From mboxrd@z Thu Jan  1 00:00:00 1970
From: Mark Fasheh <mark.fasheh@oracle.com>
Date: Tue, 16 May 2006 18:44:20 -0700
Subject: [Ocfs2-devel] OCFS2 features RFC
In-Reply-To: <446398D3.7010508@suse.com>
References: <20060425183553.GB10524@ca-server1.us.oracle.com>
	<446398D3.7010508@suse.com>
Message-ID: <20060517014419.GS21588@ca-server1.us.oracle.com>
List-Id: <ocfs2-devel.oss.oracle.com>
MIME-Version: 1.0
Content-Type: text/plain; charset="us-ascii"
Content-Transfer-Encoding: 7bit
To: ocfs2-devel@oss.oracle.com

Hi Jeff,

On Thu, May 11, 2006 at 04:04:35PM -0400, Jeff Mahoney wrote:
> While performance enhancements are always welcome, the two big features
> we'd like to see in future OCFS2 releases are features that will make
> using OCFS2 more transparent and more like a "local" file system. The
> features we want are cluster wide lockf/flock and shared writable mmap.
I'm trying to do more research on the user locking stuff right now actually.
My aim is twofold. The first is to nail down exactly what each type of
locking entails, and secondly I want to know what impact a lack of
cluster-aware locking has on at least one existing application.

Just to break it down, lockf() seems to be a (POSIX compliant?) library
wrapper around fcntl() locking, which is range based, optionally mandatory,
and provides deadlock detection. Ranges can encompass any part of the file,
with a special case that allows to lock all possible (present and future)
bytes from a given offset. Along with the usual blocking / nonblocking
variants on read / exclusive locks, fcntl supports the F_GETLK operation
which allows userspace to query information about a range, including the
pids of processes holding incompatible locks.

flock() on the other hand is always advisory and does not support ranges. No
explicit deadlock detection seems to be done, though deadlocks can be broken
by the user sending a signal (including kill -9) to one of the waiting
processes. It also supports shared, exclusive and trylock type operations.

And finally, quoting from the fcntl() man page: "Since kernel 2.0, there is
no interaction between the types of lock placed by flock(2) and fcntl(2)."

Now, to get to an actual example of application usage, I took a look at the
apache 2.2.2 source. It seems that they do file locking in the apr functions
apr_file_lock() / apr_file_unlock() (located in
srclib/apr/file_io/unix/flock.c). On Linux, these use fcntl().

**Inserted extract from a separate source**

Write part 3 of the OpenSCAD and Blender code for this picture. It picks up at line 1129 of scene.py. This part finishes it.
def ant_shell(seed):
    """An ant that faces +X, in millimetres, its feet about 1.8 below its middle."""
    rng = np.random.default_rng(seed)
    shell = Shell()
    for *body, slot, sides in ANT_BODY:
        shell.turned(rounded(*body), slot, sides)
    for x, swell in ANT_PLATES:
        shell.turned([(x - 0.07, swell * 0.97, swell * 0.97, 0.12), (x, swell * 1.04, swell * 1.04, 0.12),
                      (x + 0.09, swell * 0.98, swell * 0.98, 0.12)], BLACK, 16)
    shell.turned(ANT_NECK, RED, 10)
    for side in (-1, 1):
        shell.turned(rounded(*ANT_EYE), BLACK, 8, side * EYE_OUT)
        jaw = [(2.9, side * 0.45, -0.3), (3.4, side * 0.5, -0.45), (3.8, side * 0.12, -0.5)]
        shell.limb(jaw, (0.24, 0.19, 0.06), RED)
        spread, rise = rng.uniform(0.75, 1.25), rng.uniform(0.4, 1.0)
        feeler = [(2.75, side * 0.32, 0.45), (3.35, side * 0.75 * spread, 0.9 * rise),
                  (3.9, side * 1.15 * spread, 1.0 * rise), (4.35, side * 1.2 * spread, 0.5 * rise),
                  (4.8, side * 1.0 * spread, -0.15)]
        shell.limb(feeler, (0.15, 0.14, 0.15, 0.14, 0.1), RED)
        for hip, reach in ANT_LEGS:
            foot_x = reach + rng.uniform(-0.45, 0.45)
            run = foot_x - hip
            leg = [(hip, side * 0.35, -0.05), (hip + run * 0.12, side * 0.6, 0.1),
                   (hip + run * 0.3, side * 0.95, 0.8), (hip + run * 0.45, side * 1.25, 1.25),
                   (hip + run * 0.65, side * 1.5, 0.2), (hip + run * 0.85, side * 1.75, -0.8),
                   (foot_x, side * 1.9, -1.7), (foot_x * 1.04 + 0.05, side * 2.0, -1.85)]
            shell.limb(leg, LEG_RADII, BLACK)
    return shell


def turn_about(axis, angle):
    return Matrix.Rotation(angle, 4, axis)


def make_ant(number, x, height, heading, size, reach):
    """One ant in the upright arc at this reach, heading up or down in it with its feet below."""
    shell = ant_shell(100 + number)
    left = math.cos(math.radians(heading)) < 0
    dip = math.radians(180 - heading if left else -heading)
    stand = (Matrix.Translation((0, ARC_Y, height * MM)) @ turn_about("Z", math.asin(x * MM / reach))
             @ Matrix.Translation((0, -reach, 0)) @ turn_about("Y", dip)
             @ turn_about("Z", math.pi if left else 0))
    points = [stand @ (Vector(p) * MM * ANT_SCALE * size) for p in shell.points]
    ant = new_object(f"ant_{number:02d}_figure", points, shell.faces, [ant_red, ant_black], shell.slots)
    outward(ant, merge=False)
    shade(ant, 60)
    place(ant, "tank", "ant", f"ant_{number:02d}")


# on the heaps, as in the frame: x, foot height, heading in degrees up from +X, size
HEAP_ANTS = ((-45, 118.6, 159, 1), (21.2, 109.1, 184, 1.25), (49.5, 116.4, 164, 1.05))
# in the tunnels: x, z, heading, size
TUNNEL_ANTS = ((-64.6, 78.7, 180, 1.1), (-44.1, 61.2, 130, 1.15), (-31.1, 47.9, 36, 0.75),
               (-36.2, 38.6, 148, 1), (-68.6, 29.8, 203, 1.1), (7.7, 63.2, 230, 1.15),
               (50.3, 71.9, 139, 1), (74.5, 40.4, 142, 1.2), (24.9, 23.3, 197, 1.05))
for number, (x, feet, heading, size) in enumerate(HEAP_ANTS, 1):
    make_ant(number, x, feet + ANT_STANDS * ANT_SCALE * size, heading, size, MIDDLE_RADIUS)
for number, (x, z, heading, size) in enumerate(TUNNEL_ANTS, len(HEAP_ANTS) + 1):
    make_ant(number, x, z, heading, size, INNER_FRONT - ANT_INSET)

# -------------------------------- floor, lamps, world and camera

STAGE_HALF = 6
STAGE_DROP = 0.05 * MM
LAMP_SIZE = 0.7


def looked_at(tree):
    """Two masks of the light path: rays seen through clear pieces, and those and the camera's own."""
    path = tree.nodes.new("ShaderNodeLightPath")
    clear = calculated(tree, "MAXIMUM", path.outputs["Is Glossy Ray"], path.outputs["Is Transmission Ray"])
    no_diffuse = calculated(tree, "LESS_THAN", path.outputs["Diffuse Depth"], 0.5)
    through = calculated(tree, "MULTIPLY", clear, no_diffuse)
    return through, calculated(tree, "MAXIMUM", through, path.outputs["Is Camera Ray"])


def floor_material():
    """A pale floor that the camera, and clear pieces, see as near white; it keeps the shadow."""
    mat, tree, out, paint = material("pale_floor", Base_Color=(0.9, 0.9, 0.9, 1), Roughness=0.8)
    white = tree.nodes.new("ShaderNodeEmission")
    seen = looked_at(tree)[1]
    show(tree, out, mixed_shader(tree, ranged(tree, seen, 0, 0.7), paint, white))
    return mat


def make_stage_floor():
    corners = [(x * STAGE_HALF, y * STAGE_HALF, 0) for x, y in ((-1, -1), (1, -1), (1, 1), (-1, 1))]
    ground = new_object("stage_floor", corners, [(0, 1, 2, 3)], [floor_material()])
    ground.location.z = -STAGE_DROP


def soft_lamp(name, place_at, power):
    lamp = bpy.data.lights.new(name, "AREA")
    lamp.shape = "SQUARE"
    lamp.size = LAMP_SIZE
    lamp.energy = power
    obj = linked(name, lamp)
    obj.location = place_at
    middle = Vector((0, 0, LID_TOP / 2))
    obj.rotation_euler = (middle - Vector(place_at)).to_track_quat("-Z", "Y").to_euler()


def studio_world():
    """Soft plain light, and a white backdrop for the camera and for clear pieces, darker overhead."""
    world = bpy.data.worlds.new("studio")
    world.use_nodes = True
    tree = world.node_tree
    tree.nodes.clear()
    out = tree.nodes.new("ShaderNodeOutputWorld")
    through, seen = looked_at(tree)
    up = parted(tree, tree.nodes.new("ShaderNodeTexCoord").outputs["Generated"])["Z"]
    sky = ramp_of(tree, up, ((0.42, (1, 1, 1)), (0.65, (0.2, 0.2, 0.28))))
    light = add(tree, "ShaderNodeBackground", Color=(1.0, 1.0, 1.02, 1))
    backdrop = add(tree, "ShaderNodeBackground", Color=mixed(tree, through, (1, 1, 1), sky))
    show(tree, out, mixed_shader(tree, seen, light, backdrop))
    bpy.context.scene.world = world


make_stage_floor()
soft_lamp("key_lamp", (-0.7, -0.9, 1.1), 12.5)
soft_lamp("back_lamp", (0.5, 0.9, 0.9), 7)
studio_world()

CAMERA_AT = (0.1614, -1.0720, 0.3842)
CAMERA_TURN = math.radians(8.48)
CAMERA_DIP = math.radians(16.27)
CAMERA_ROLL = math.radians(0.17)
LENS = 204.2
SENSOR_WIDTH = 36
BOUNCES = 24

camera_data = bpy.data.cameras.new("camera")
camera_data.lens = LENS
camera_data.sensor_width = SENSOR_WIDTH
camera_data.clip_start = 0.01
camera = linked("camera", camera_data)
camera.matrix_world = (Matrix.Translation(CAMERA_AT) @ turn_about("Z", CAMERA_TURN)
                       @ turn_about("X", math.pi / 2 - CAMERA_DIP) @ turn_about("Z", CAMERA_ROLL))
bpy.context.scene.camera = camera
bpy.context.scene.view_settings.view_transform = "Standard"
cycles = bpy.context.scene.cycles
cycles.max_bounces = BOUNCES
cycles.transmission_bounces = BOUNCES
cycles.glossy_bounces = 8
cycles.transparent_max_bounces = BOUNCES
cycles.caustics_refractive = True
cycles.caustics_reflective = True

The only consumer of those functions I could find in the httpd tarball are
the "sdbm" routines in and around srclib/apr-util/dbm/sdbm/

And that's about where my apache expertise ends :/

There's many more apps to look at for information though - sendmail
immediately comes to mind. An strace on my machine here reveals that rpm
uses fcntl() locking.

So the question for the current OCFS2 code base is what impact the lack of
cluster-aware fcntl() locking has on the particular set of software which
we're going to worry about right now. Whenever we chose to do it (and we
_will_ do it), it will take a long time to develop - fcntl() locking alone
encompasses about two thirds of our non-trivial dlm feature wishlist.

> - From a data integrity perspective, it shouldn't make a difference to an
> application whether competing reader/writers are on the same node or a
> different node. If standard locking primitives are already in use by the
> application, they should "just work" if the competing process is on
> another node.
I agree 100%.

> > -Online file system resize
> 
> This would be nice, and I think easily done in the same manner ext3
> does. Anything outside the file system's current view of the block
> device can be initialized in userspace, and the last block group,
> bitmaps, and superblock would be adjusted by an ioctl in kernelspace.
Yep, that's basically how we plan to approach it.

> > - We'd like as much of it to be user space code as is possible and
> >   practical.
> 
> The heartbeat project does a pretty good job on the userspace end, but
> as Andi pointed out, it has the usual shortcomings of anything in
> userspace involved with writing data inside the kernel. It is prone to
> deadlocks and we could miss node topology events.
Ahh ok, so that explains how heartbeat handles it (aka, it doesn't right
now). It really seems to me that we're going to need to find a solution to
this sort of problem sooner or later (why do I get the feeling that I'm
being naive?). Speaking from experience, having cluster stack components in
kernel means a much longer development time. Even small focused ones like
the OCFS2 stack.
	--Mark

--
Mark Fasheh
Senior Software Developer, Oracle
mark.fasheh at oracle.com